:: THE REQUEST ::
Return only the lines running from the line with "Keep writing the" down to the line with "ROOM_GREYS = [(0.3, 0.44), (0.52, 0.635), (0.7, 0.72)]", both included, exactly as they appear.

:: DATA SUPPLIED ::
* * *
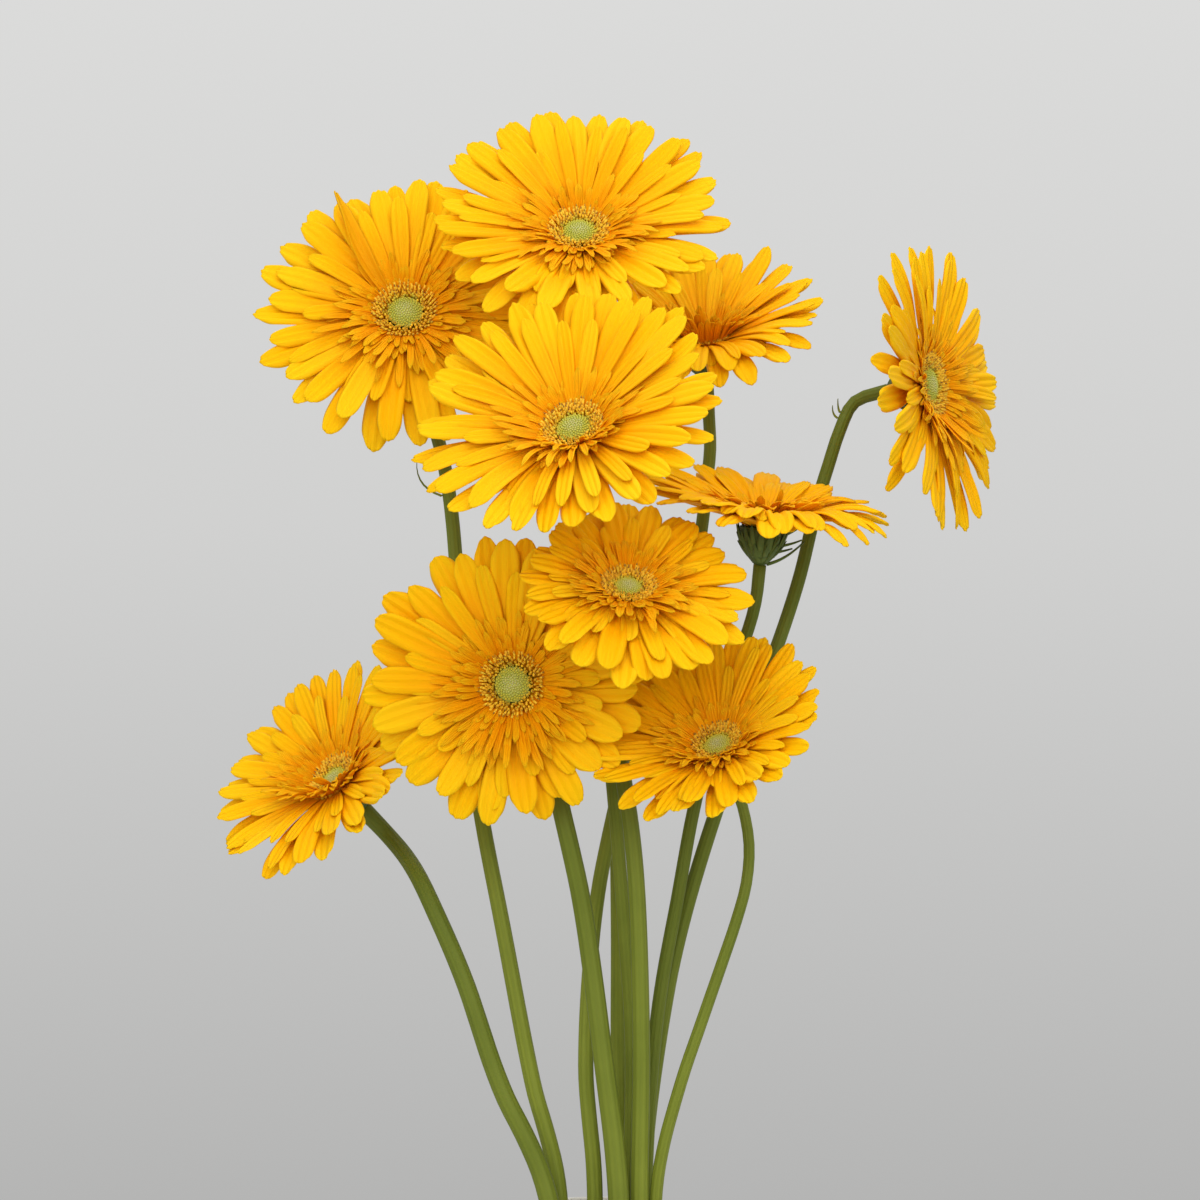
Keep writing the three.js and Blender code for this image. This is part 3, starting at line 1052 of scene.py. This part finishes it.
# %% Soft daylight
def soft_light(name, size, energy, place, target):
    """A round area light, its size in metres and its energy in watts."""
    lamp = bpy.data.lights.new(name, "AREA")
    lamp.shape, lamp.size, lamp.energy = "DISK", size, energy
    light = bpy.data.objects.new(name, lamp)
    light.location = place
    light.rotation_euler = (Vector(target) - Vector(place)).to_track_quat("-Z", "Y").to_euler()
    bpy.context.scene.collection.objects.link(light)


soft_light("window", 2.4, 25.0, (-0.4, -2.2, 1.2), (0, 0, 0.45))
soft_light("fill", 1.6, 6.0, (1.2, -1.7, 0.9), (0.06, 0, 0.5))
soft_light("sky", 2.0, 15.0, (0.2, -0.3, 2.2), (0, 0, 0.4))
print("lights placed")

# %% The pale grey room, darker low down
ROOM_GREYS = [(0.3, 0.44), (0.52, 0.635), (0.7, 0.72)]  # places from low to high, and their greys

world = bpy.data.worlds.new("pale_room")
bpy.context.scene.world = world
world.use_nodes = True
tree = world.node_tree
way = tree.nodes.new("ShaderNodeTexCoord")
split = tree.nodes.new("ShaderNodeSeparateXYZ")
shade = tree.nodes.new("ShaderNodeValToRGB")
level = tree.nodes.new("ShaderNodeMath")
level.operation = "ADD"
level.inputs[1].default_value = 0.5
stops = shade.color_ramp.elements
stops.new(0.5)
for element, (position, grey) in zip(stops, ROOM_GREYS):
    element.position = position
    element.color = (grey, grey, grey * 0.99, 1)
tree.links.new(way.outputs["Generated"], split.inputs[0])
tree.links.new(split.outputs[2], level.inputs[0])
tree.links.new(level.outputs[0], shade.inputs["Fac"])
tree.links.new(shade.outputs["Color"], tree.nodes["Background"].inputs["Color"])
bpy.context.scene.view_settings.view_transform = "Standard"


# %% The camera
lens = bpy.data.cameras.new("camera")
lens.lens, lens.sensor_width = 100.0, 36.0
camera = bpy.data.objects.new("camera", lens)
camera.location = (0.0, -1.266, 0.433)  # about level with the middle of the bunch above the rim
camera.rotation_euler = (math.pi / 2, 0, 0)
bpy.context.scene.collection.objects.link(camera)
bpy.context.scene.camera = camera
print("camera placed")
* * *
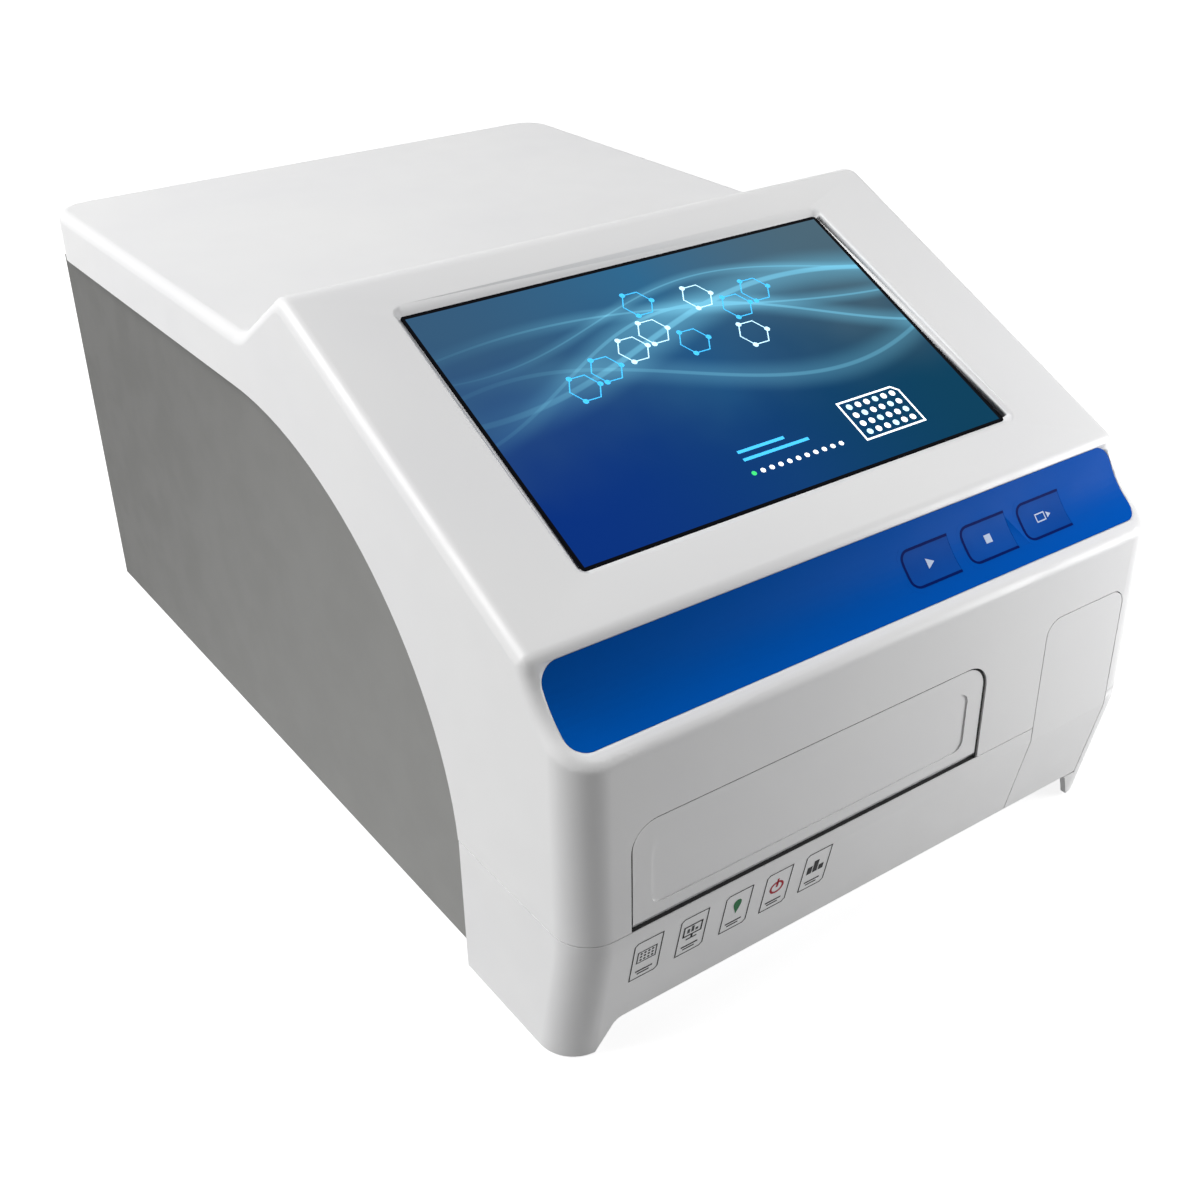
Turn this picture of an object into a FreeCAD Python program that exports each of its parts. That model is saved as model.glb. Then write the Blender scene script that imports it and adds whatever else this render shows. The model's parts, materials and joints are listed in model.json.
* * *
:: RESULT OF THIS EXERCISE ::
Keep writing the three.js and Blender code for this image. This is part 3, starting at line 1052 of scene.py. This part finishes it.
# %% Soft daylight
def soft_light(name, size, energy, place, target):
    """A round area light, its size in metres and its energy in watts."""
    lamp = bpy.data.lights.new(name, "AREA")
    lamp.shape, lamp.size, lamp.energy = "DISK", size, energy
    light = bpy.data.objects.new(name, lamp)
    light.location = place
    light.rotation_euler = (Vector(target) - Vector(place)).to_track_quat("-Z", "Y").to_euler()
    bpy.context.scene.collection.objects.link(light)


soft_light("window", 2.4, 25.0, (-0.4, -2.2, 1.2), (0, 0, 0.45))
soft_light("fill", 1.6, 6.0, (1.2, -1.7, 0.9), (0.06, 0, 0.5))
soft_light("sky", 2.0, 15.0, (0.2, -0.3, 2.2), (0, 0, 0.4))
print("lights placed")

# %% The pale grey room, darker low down
ROOM_GREYS = [(0.3, 0.44), (0.52, 0.635), (0.7, 0.72)]  # places from low to high, and their greys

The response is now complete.